W ostatnim spotkaniu kolejki Piast podejmował u siebie Ruch i po raz kolejny rozczarował swoich kibiców. Gliwiczanie zanotowali piątą porażkę i jak na razie nic nie wskazuje na to, by znów mieli być sensacją rozgrywek. Do tego miana bliżej jest na razie Ruchowi, który pod wodzą Jana Kociana sprawuje się nadspodziewanie dobrze i mimo mało imponującej kadry ma tyle samo punktów, co Śląsk Wrocław. Wydaje się, że wygrana z Legią i remis z Lechem nie były dziełem przypadku.

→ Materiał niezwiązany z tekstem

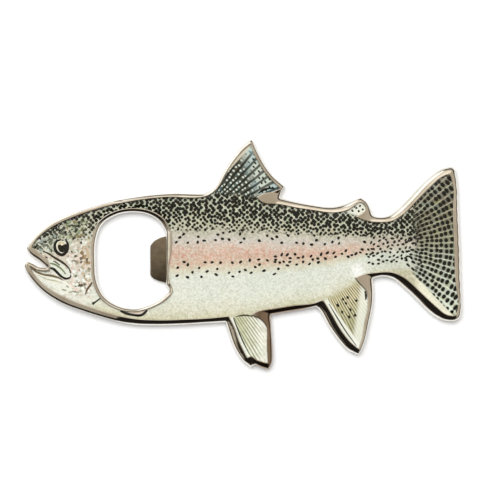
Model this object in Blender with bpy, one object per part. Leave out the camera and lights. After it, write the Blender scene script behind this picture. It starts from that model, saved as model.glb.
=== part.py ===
"""Souvenir bottle opener cast in the outline of a trout.

A plated zinc plate with a raised rim holds a printed trout in a recess, under a
domed sheet of clear resin.  A cap opening goes through the plate behind the
head, with a flat tooth on its tail side.  Two disc magnets sit in the back.

Frame: the back lies on the plane z = 0 and the trout faces +Z.  The head points
to -X, the tail to +X and the dorsal fin to +Y.  The origin is the middle of the
plate's outline.
"""

from math import ceil, radians

import bmesh
import bpy
from mathutils import Vector

MM = 0.001

# Casting
CAST_HEIGHT = 4.0 * MM
FRONT_CHAMFER = 0.5 * MM
BACK_CHAMFER = 0.3 * MM
RECESS_DEPTH = 1.5 * MM
TOOTH_BOTTOM = 0.2 * MM
TOOTH_TOP = 2.0 * MM

# Laminate in the recess, from the recess floor upwards
SIDE_CLEARANCE = 0.3 * MM
SHEET_GAP = 0.1 * MM
ADHESIVE_THICKNESS = 0.15 * MM
LABEL_THICKNESS = 0.2 * MM
DOME_EDGE_THICKNESS = 0.7 * MM
DOME_RISE = 0.4 * MM
DOME_CHAMFER = 0.5 * MM

# Disc magnets, each on a film of glue in its own pocket
MAGNET_RADIUS = 6.0 * MM
MAGNET_THICKNESS = 1.3 * MM
MAGNET_CHAMFER = 0.2 * MM
GLUE_RADIUS = 5.4 * MM
GLUE_THICKNESS = 0.1 * MM
POCKET_DEPTH = 1.6 * MM
MAGNET_CENTRES = {"front": (-9.0 * MM, -1.0 * MM), "rear": (31.0 * MM, 0.5 * MM)}

CUTTER_OVERRUN = 1.0 * MM
CURVE_STEP = radians(8.0)
MAGNET_SIDES = 40

# Outlines are in millimetres, run head - back - tail - belly, and pass smoothly
# through their points except at the ones marked SHARP.
SHARP = True

PLATE_BACK = [
    (-74.4, 2.2, SHARP), (-72.3, 5.2), (-69.6, 7.9), (-66.0, 10.6), (-60.0, 13.6),
    (-52.0, 16.3), (-44.0, 18.5), (-34.0, 20.2), (-24.0, 21.0), (-13.6, 20.8, SHARP),
]
PLATE_DORSAL_FIN = [
    (-9.6, 22.9), (-6.7, 28.2), (-3.0, 33.9), (0.2, 37.6), (3.1, 39.7, SHARP),
    (4.4, 36.6), (7.0, 31.6), (10.0, 27.3), (14.4, 23.5, SHARP), (13.3, 22.0),
    (12.9, 19.5, SHARP),
]
PLATE_ADIPOSE_FIN = [
    (18.0, 18.3), (25.0, 17.0), (30.8, 16.5), (35.5, 17.6), (40.6, 19.6, SHARP),
    (42.7, 17.9), (43.9, 15.4), (45.0, 13.6), (47.5, 13.0), (50.5, 13.6),
]
PLATE_TAIL_TOP = [
    (53.5, 15.7), (60.0, 22.4), (66.0, 28.0), (69.6, 29.9), (72.4, 30.1), (73.4, 28.9),
]
PLATE_TAIL_BOTTOM = [
    (74.9, -21.4), (73.6, -22.6), (70.2, -22.9), (66.0, -21.1), (60.0, -15.5),
    (55.0, -10.8), (51.5, -8.2), (47.5, -7.5),
]
PLATE_ANAL_FIN = [
    (44.7, -8.3, SHARP), (45.0, -13.0), (44.6, -17.5), (43.2, -24.6), (41.9, -30.0),
    (39.9, -34.6, SHARP), (36.6, -33.2), (32.7, -29.2), (29.4, -24.3), (26.9, -19.7),
    (25.3, -17.9, SHARP),
]
PLATE_PELVIC_FIN = [
    (19.5, -19.1), (14.0, -20.0), (9.6, -20.8, SHARP), (9.7, -25.0), (10.2, -32.0),
    (10.0, -37.0), (8.8, -39.7, SHARP), (6.5, -39.0), (4.3, -37.9, SHARP),
    (2.6, -38.9, SHARP), (-0.4, -36.2), (-3.0, -32.1), (-4.7, -27.5), (-5.9, -23.3, SHARP),
]
PLATE_BELLY = [
    (-12.0, -23.6), (-20.0, -24.1), (-30.0, -24.4), (-38.0, -24.1), (-46.0, -22.2),
    (-54.0, -19.8), (-62.0, -16.8), (-68.3, -12.9), (-72.2, -9.0), (-74.5, -5.4),
    (-75.0, -3.6), (-74.3, -2.7),
]
PLATE_MOUTH = [
    (-72.4, -3.2), (-70.4, -4.3), (-67.2, -4.5, SHARP), (-69.8, -2.1), (-73.6, 0.8, SHARP),
]

# Wavy rear edge of the tail: shallow scallops along a slightly bowed line, in mm.
TAIL_EDGE_TOP = (73.4, 27.6)
TAIL_EDGE_BOTTOM = (75.0, -19.9)
TAIL_EDGE_BOW = 0.4
TAIL_SCALLOPS = 12
SCALLOP_BULGE = 0.2

RECESS_BACK = [
    (-72.5, 2.6, SHARP), (-71.0, 4.9), (-68.4, 7.3), (-65.0, 9.6), (-60.0, 12.0),
    (-52.0, 14.9), (-44.0, 17.1), (-34.0, 18.9), (-24.0, 19.7), (-15.0, 19.5),
]
RECESS_DORSAL_FIN = [
    (-11.8, 20.2), (-8.6, 22.9), (-6.1, 27.3), (-2.4, 33.0), (0.4, 36.1),
    (2.7, 38.0, SHARP), (3.4, 35.8), (5.5, 31.4), (8.5, 27.0), (12.9, 22.6, SHARP),
    (10.0, 21.5), (7.2, 21.0), (4.6, 19.6, SHARP),
]
RECESS_ADIPOSE_FIN = [
    (6.6, 17.9), (12.0, 17.2), (19.0, 15.9), (25.0, 15.0), (31.0, 14.3), (36.2, 15.3),
    (38.4, 16.7), (40.3, 17.9), (41.8, 17.0), (42.2, 15.4), (41.0, 14.2),
    (38.7, 12.9, SHARP), (42.0, 11.6), (47.0, 11.0),
]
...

Wyniki 11. kolejki T-Mobile Ekstraklasy

Zawisza Bydgoszcz 0:1 Korona Kielce
Śląsk Wrocław 2:0 Zagłębie Lubin
Jagiellonia Białystok 1:2 Cracovia
Pogoń Szczecin 1:4 Górnik Zabrze
Podbeskidzie Bielsko-Biała 0:0 Lech Poznań
Wisła Kraków 1:0 Legia Warszawa
Widzew Łódź 4:1 Lechia Gdańsk
Piast Gliwice 0:2 Ruch Chorzów

Statystyki 11. kolejki T-Mobile Ekstraklasy

  • Liczba goli - 19
  • Średnia goli na mecz – 2,4
  • Zwycięstwa gospodarzy - 3
  • Remisy - 1
  • Zwycięstwa gości - 4
  • Żółte/czerwone kartki – 33/3
  • Liczba widzów – ok 85 tys.
  • Średnia frekwencja – ok. 10,6 tys.